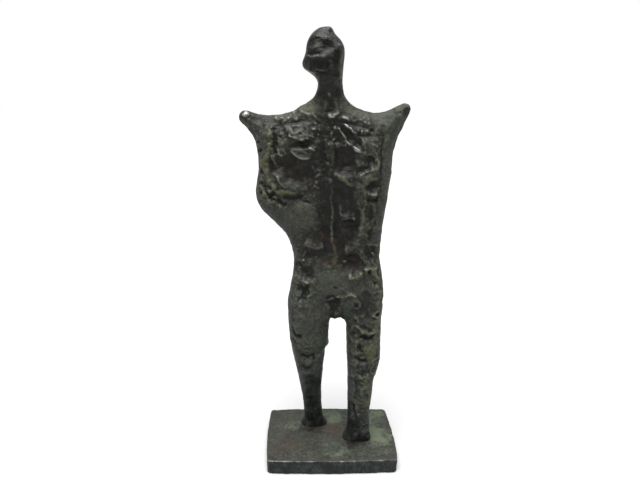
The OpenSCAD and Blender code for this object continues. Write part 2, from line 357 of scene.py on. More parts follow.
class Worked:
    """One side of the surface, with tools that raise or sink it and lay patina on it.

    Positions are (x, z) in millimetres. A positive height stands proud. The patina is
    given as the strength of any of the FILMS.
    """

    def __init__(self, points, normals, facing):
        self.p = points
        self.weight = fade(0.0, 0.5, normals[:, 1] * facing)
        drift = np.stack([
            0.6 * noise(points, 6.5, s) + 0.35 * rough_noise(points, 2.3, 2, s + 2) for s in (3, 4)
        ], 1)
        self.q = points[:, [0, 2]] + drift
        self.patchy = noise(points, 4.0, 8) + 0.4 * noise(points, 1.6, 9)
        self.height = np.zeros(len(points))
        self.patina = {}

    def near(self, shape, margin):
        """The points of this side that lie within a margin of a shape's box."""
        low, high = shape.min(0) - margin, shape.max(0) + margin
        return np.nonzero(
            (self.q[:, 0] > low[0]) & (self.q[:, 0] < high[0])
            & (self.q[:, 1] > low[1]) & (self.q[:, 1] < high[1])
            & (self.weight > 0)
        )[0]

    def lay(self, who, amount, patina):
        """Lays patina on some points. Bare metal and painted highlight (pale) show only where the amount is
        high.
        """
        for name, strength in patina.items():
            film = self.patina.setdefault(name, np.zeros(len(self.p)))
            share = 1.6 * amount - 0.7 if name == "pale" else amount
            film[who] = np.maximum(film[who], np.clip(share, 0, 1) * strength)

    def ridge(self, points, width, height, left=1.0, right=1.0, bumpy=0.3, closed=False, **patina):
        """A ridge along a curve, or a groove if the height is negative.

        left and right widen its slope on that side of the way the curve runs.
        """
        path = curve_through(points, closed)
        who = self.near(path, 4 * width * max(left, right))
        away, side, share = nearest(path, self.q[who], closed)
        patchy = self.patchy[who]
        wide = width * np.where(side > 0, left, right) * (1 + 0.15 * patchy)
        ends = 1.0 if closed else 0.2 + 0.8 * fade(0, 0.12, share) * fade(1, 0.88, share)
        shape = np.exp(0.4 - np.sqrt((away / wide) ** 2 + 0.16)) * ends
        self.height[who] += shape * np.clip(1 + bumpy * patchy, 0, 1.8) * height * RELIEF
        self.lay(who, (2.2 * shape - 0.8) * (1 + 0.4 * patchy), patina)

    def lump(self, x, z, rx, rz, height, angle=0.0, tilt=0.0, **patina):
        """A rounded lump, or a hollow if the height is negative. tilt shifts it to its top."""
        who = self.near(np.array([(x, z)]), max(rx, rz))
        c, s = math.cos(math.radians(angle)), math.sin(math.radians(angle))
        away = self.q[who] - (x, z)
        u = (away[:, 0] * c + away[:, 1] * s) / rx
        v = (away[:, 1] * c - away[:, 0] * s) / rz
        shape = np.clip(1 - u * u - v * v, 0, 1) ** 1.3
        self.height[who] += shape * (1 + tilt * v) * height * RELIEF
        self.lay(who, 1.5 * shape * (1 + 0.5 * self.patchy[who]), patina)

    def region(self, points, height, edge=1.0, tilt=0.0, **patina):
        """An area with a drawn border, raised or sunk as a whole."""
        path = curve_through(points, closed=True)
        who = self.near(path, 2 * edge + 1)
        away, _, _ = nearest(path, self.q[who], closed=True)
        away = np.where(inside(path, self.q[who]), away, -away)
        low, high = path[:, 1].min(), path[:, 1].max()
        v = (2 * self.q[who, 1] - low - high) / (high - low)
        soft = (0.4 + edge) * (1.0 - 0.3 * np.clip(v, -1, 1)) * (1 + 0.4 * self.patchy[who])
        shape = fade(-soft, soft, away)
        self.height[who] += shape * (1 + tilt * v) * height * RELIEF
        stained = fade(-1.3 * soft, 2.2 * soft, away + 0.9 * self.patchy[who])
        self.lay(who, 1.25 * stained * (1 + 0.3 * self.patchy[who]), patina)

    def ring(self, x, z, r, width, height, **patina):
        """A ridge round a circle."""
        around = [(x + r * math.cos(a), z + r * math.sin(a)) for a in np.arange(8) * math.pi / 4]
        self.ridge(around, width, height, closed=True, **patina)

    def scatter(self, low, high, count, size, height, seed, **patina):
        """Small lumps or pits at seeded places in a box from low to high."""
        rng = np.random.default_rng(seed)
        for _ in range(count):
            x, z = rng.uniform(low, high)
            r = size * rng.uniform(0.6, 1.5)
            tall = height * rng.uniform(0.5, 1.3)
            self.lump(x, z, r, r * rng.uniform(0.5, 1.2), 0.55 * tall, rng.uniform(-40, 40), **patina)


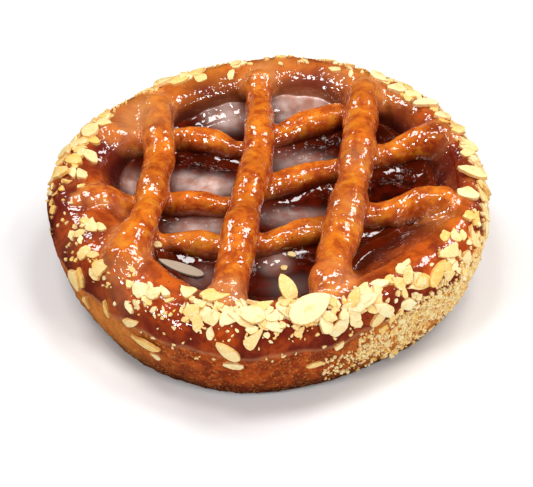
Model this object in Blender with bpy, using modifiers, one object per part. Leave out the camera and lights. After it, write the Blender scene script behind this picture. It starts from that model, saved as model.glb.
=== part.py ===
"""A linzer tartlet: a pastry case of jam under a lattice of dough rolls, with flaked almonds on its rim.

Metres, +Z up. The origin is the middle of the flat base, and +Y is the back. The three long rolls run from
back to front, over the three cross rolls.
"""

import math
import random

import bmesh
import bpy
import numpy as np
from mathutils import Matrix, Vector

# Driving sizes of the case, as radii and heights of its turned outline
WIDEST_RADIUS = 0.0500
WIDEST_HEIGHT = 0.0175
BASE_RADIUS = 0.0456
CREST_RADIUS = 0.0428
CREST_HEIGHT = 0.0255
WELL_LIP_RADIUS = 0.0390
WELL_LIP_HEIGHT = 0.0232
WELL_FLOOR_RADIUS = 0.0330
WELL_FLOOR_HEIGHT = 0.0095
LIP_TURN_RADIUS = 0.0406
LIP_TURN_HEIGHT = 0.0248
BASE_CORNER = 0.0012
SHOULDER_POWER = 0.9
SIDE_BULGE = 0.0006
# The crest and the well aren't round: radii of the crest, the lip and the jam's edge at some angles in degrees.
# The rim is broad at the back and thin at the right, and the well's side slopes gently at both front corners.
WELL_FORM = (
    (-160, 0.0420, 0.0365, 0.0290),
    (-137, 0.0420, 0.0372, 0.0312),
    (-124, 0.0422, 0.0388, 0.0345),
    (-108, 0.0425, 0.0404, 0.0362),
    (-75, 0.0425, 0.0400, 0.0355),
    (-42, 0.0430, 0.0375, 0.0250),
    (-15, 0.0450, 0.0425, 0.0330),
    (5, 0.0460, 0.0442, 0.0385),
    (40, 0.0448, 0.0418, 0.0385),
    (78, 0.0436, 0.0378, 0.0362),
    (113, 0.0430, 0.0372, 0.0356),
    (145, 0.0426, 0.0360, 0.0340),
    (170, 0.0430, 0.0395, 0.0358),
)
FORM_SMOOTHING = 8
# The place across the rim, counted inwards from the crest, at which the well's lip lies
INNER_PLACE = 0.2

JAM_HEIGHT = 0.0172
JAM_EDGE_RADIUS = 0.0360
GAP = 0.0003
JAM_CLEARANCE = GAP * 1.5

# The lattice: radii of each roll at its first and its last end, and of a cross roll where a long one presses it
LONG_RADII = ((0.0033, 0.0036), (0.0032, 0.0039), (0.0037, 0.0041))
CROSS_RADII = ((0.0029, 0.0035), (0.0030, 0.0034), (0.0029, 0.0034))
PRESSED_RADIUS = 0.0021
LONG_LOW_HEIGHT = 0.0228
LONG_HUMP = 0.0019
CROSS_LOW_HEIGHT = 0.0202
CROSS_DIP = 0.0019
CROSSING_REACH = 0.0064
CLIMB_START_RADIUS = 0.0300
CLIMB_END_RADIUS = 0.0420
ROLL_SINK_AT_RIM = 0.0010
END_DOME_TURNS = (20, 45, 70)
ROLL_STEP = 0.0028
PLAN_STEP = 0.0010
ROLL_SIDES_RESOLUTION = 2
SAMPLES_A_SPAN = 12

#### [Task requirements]
Write out a verbatim copy of the data, beginning with its first line and ending with the line that contains "patina on it.".

#### [Written solution]
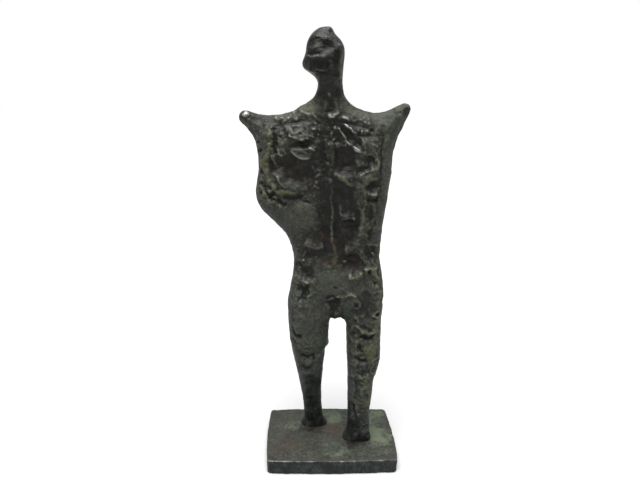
The OpenSCAD and Blender code for this object continues. Write part 2, from line 357 of scene.py on. More parts follow.
class Worked:
    """One side of the surface, with tools that raise or sink it and lay patina on it.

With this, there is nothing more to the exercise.